**Excerpted data:**
══════════════════════════════

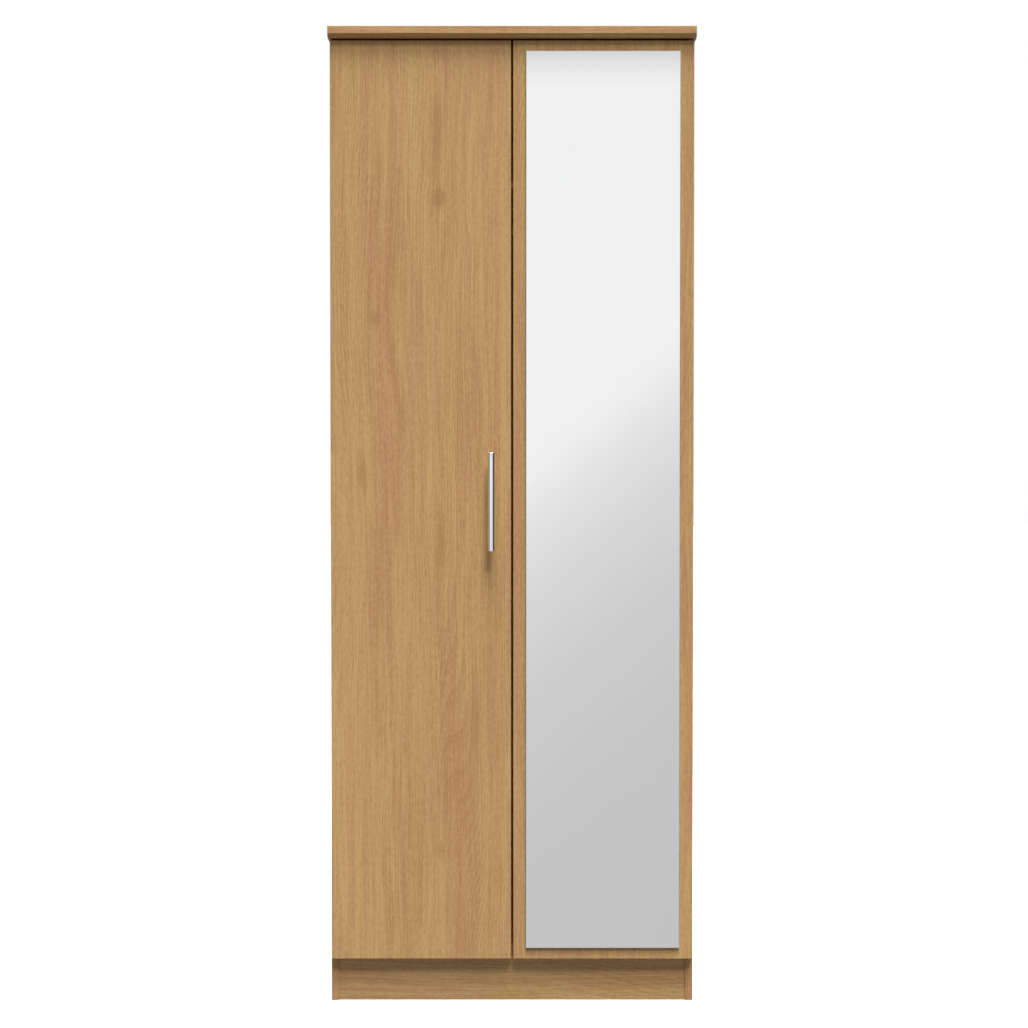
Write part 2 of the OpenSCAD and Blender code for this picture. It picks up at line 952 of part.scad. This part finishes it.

══════════════════════════════

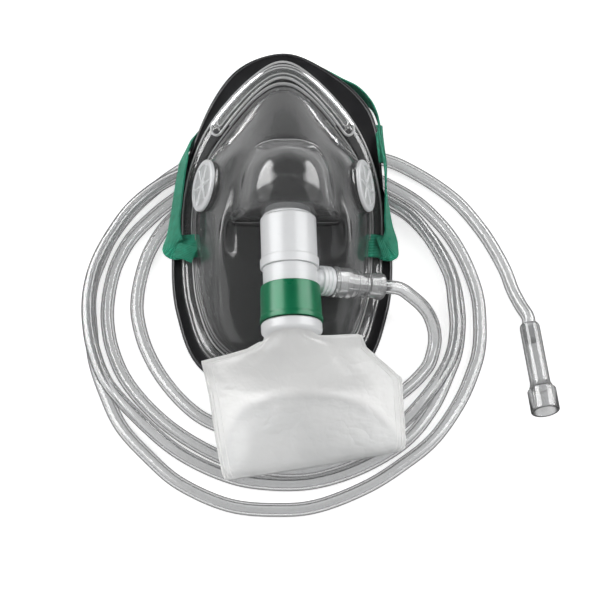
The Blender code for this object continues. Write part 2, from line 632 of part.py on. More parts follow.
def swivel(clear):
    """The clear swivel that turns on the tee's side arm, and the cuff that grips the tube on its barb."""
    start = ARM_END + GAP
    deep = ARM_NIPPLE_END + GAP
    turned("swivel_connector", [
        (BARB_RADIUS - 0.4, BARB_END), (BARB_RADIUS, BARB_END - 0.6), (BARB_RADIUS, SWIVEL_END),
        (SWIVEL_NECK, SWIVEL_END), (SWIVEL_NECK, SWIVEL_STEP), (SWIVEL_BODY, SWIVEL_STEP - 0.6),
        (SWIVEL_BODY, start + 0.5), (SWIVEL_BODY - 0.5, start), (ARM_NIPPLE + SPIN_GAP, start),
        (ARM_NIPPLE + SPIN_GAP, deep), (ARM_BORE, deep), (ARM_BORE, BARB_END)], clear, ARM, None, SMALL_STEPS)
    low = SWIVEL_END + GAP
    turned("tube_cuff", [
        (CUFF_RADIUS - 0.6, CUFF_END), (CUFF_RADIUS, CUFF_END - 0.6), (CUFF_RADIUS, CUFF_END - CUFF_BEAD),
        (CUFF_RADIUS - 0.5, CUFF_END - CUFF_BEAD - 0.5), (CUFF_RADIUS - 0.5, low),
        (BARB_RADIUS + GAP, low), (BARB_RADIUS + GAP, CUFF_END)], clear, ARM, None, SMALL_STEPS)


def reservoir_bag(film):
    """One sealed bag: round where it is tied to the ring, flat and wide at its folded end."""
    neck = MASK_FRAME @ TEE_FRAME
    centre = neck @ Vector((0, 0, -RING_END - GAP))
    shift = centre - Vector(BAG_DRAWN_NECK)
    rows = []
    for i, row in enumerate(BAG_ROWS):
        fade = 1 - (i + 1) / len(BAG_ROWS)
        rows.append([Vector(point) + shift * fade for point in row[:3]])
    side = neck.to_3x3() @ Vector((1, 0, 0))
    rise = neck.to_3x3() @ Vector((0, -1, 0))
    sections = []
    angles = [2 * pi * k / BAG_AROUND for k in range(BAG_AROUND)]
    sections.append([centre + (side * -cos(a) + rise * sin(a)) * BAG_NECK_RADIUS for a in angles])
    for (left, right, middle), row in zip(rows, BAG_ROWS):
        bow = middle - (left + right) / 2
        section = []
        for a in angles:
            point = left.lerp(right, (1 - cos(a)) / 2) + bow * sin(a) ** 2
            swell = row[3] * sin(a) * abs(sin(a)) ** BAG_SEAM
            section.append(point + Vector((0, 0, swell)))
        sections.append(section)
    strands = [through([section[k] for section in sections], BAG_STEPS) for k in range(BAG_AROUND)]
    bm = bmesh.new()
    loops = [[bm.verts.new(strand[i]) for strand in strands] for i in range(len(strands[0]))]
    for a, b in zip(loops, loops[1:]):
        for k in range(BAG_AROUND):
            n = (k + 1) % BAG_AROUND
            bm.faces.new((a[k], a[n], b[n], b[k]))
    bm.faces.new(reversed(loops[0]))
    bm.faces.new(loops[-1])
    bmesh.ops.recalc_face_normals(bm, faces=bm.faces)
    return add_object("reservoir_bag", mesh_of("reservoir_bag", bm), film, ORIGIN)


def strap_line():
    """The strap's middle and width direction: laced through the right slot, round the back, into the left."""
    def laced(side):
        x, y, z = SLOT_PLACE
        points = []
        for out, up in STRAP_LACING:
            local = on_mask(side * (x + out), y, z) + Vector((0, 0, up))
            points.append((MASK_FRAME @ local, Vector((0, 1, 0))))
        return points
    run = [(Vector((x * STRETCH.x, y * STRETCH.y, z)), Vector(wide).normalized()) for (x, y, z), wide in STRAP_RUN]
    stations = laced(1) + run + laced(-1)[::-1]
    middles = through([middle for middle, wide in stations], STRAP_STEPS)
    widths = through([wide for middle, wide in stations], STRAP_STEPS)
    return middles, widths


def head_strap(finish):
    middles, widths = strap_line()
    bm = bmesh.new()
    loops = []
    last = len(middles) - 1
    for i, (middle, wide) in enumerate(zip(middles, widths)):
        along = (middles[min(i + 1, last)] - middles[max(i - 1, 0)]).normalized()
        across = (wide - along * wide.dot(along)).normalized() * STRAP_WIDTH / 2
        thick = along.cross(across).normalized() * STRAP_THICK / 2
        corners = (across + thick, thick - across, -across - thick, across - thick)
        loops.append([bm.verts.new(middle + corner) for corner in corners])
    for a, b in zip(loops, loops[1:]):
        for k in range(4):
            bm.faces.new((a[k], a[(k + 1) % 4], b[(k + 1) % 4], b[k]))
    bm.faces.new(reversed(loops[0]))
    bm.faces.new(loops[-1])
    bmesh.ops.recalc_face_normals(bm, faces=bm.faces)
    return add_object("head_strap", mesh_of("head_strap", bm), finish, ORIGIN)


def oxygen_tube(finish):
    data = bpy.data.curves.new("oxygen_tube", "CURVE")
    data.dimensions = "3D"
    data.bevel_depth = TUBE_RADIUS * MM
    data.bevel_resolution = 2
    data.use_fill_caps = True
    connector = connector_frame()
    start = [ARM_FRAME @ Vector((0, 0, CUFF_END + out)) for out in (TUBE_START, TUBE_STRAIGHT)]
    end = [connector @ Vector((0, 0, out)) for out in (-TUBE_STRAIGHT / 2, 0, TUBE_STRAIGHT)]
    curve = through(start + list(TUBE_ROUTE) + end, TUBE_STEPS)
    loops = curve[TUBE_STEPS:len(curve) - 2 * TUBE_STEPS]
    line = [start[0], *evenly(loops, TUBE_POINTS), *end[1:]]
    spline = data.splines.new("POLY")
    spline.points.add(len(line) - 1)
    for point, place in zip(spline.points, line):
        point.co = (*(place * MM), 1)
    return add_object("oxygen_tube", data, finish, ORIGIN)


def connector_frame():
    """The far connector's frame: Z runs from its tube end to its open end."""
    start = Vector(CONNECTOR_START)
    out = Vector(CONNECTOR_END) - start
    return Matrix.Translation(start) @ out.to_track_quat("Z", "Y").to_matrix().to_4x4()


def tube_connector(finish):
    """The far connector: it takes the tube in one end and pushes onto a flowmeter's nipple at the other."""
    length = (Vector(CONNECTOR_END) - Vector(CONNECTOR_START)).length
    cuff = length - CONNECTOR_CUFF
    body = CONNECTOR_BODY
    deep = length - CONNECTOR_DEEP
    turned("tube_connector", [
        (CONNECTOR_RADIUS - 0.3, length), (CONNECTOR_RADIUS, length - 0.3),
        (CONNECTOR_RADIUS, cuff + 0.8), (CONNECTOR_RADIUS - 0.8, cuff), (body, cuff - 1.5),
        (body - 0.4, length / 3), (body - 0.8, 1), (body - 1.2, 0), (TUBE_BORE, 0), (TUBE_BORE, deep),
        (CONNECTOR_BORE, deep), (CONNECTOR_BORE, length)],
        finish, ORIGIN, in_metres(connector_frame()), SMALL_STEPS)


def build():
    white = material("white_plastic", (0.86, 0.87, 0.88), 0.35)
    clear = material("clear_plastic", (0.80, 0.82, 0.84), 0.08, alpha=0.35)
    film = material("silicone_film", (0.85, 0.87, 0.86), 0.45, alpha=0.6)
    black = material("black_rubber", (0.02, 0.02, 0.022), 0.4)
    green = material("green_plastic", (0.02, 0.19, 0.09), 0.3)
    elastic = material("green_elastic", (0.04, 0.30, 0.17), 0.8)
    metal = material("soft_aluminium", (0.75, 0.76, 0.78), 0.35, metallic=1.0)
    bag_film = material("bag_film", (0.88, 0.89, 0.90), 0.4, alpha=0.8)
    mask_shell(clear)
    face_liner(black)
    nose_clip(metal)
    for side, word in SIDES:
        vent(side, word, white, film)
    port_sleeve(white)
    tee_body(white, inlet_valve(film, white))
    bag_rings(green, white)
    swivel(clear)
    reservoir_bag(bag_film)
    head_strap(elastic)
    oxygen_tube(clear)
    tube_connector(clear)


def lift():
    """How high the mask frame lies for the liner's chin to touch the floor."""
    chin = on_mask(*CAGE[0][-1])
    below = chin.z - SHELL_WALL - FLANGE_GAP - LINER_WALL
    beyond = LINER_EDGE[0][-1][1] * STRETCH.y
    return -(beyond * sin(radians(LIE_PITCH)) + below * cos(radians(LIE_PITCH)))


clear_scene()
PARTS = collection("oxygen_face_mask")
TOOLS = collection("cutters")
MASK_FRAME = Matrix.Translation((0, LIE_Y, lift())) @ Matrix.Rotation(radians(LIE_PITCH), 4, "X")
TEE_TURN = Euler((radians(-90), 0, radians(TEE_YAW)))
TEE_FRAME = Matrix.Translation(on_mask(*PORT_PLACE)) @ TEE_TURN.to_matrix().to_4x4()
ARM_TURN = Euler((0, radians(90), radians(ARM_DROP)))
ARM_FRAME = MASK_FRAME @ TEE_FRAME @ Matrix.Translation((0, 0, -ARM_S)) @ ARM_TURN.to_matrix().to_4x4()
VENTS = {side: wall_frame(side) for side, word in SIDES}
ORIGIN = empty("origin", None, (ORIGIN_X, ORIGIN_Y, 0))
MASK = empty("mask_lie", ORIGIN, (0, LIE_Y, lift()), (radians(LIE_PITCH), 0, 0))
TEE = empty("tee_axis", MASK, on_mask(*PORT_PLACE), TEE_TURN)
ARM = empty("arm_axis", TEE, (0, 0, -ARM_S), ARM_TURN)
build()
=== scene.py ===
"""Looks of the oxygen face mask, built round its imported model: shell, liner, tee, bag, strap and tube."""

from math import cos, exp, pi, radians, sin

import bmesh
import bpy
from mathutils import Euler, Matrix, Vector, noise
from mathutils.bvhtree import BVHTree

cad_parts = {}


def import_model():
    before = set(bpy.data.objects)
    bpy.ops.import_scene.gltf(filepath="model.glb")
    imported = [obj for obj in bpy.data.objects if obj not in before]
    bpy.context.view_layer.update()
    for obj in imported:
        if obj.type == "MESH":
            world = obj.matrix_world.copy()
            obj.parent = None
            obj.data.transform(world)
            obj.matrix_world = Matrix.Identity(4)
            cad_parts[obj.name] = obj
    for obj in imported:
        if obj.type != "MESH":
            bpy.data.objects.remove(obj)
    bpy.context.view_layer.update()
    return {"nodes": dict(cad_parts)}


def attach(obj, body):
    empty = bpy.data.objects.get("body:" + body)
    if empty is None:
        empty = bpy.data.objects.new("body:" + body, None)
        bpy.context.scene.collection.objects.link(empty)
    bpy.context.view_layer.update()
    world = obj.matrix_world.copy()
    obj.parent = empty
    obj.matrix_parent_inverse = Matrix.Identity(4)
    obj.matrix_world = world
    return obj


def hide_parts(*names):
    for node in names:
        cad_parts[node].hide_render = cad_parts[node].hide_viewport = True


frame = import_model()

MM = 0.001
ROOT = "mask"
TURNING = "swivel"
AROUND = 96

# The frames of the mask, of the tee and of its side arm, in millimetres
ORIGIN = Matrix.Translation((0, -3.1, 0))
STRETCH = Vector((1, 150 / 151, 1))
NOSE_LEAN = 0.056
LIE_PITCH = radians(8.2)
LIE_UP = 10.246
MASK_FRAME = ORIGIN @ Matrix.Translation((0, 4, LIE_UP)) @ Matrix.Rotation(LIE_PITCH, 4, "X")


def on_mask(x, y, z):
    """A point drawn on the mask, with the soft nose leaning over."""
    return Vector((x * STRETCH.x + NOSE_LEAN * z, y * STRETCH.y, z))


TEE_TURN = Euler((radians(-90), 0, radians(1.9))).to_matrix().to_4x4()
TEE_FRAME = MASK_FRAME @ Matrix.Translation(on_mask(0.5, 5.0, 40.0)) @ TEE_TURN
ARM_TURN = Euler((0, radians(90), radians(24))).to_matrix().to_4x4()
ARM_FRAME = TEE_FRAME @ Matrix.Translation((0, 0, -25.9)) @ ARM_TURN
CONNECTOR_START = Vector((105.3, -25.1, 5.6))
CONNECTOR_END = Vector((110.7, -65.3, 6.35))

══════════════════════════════

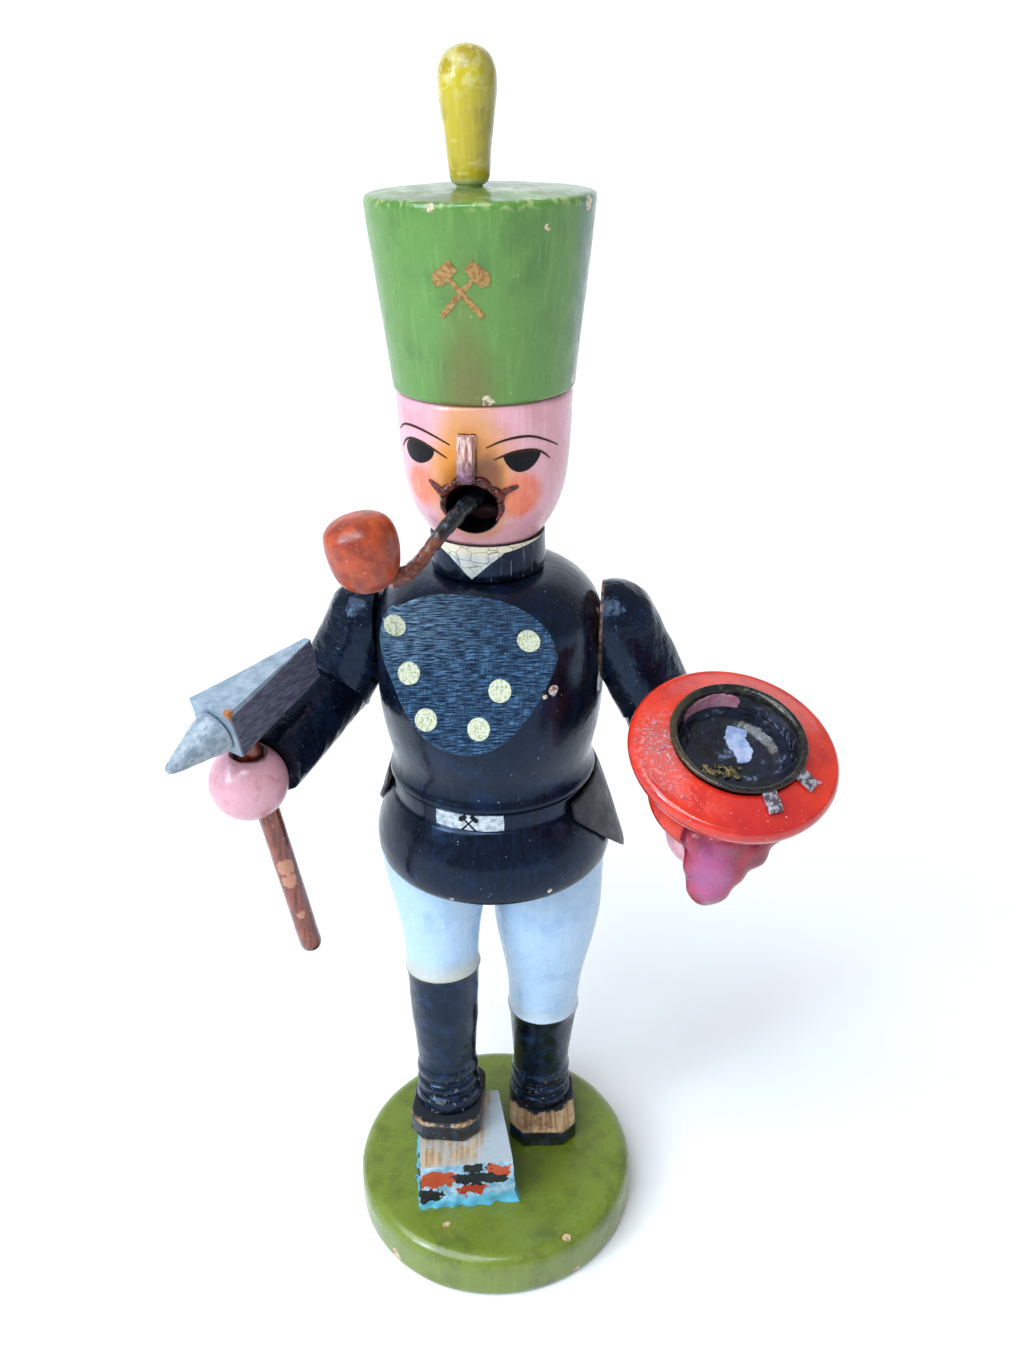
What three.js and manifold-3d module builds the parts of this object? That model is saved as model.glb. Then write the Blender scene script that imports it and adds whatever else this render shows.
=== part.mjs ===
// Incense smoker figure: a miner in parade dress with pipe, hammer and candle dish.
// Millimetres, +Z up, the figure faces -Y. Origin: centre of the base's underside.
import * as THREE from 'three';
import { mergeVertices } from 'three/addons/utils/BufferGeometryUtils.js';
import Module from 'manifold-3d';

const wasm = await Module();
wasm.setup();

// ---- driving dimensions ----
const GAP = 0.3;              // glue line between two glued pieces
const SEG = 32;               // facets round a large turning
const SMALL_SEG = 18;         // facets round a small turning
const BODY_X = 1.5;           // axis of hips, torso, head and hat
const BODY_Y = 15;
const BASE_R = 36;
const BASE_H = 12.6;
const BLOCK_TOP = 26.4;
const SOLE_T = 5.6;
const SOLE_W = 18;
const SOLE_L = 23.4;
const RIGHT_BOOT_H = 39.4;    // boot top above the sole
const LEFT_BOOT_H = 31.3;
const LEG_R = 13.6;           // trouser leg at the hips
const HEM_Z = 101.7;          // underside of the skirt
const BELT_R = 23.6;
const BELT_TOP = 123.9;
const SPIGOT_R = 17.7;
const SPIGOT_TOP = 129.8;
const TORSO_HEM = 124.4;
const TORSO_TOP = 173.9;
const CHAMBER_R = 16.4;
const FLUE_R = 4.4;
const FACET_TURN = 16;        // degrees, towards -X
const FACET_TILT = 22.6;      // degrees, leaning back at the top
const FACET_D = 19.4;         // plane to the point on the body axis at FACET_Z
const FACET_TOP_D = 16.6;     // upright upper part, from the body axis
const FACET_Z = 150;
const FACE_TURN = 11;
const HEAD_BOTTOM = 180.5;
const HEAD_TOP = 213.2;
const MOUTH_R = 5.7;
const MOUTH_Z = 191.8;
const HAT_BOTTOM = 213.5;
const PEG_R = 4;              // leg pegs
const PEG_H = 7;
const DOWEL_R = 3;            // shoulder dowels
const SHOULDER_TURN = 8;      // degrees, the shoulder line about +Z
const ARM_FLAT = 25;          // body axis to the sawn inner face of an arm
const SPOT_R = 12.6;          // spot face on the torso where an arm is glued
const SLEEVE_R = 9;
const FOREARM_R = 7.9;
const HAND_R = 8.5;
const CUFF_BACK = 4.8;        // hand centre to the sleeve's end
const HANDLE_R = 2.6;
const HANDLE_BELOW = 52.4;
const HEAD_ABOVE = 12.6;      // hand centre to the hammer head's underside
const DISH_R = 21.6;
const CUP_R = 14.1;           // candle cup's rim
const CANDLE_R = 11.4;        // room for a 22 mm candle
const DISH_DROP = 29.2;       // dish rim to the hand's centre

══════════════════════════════

**What is being asked:** Using the listing, collect all lines in which the string "True" is found.

**Correct answer:**
    data.use_fill_caps = True
        cad_parts[node].hide_render = cad_parts[node].hide_viewport = True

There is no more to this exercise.